IAN CHESIR-TERAN: We are woven into the fabric of our synagogue. We are there every Shabbos, every week. We participate to the fullest extent in every aspect of synagogue life. We send our son to a Conservative yeshiva day school.
ROLLIN: Daniel is a developmental psychologist, and Ian is a lawyer who also takes classes at the Jewish Theological Seminary.
Mr. IAN CHESIR-TERAN: Even though I'm not in the rabbinical program at the Jewish Theological Seminary, because up until now it hasn't been allowed. I've been studying side by side with rabbinical students, and sometimes it's been hard, and sometimes I feel a certain pang of, whether we call it jealousy or something else, knowing that up until now I haven't been able to enroll into the rabbinical school.

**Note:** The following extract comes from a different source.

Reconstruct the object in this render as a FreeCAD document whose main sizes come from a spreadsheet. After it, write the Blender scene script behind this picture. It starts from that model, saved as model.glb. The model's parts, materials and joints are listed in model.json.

DANIEL CHESIR-TERAN: And frankly even with this decision, we're still not fully on par. We still can't have what the rabbis call "kiddushin" [Jewish marriage ceremony]. They say we can only have a commitment ceremony, which is the equivalent of saying you can have civil unions but not real marriage.
ROLLIN: Still, both men are pleased with the direction the Conservative movement seems to be taking.
Mr. DANIEL CHESIR-TERAN: One thing that I'm very happy about with the decision is that it represents something I'm very proud of in terms of the Conservative Jewish community, which is its willingness to struggle to engage with the text and make it apply to our lives. I'm not completely satisfied with the full range of where it went, but I think it's wonderful that there is a process of engaging and of debate that's ongoing.
Rabbi ROTH: My greatest concern for the future of the Conservative movement is that the breadth of its pluralism will be reduced, because those who are now the right wing of the Conservative movement will be accused of immorality and homophobia, and that group will no longer find themselves at home in the Conservative movement.
ROLLIN: The Jewish law committee's decision to allow gay ordination is not binding. Seminaries are free to accept or reject it. And if they accept it, there's no telling how many Conservative synagogues will accept gay rabbis.
For RELIGION & ETHICS NEWSWEEKLY, I'm Betty Rollin.